De voor de berekening van deze bezoldigingen toegepaste wisselkoersen zijn die welke worden gebruikt voor de uitvoering van de algemene begroting van de Europese Unie voor de maand die voorafgaat aan de in de eerste alinea bedoelde datum.

Artikel 2

Overeenkomstig artikel 13, eerste alinea, van bijlage X van het Statuut stelt de Raad om de zes maanden de aanpassingscoëfficiënten vast; derhalve stelt hij nieuwe aanpassingscoëfficiënten vast die van toepassing zijn vanaf 1 juli 2001.

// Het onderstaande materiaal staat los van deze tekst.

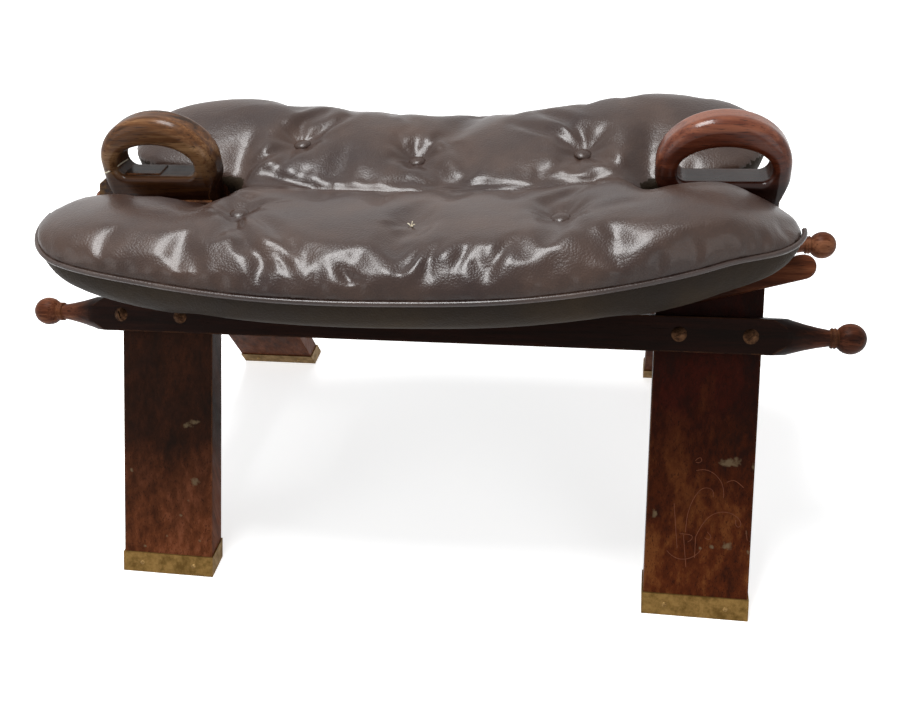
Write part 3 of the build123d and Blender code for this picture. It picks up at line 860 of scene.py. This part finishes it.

De instellingen zullen tot nabetalingen overgaan ingeval de bezoldigingen ingevolge deze aanpassingscoëfficiënten worden verhoogd.

Ingeval de bezoldigingen ingevolge deze aanpassingscoëfficiënten worden verlaagd, zullen de instellingen overgaan tot een negatieve aanpassing van de bezoldigingen, met terugwerkende kracht over de periode van 1 januari 2001 tot de datum van het besluit van de Raad tot vaststelling van de aanpassingscoëfficiënten die van toepassing zijn met ingang van 1 januari 2001.

De terugvordering van onverschuldigd betaalde bedragen die uit deze aanpassing voortvloeit, mag evenwel slechts betrekking hebben op een periode van ten hoogste zes maanden vóór de datum van het besluit tot vaststelling van de aanpassingscoëfficiënten; deze terugvordering kan worden gespreid over een periode van ten hoogste twaalf maanden na deze datum.

Artikel 3

Deze verordening treedt in werking op de dag van haar bekendmaking in het Publicatieblad van de Europese Gemeenschappen.

Deze verordening is verbindend in al haar onderdelen en is rechtstreeks toepasselijk in elke lidstaat.

Gedaan te Brussel, 10 september 2001.

Voor de Raad

De voorzitter

L. Michel

(1) PB L 56 van 4.3.1968, blz. 1.

(2) PB L 326 van 22.12.2000, blz. 7.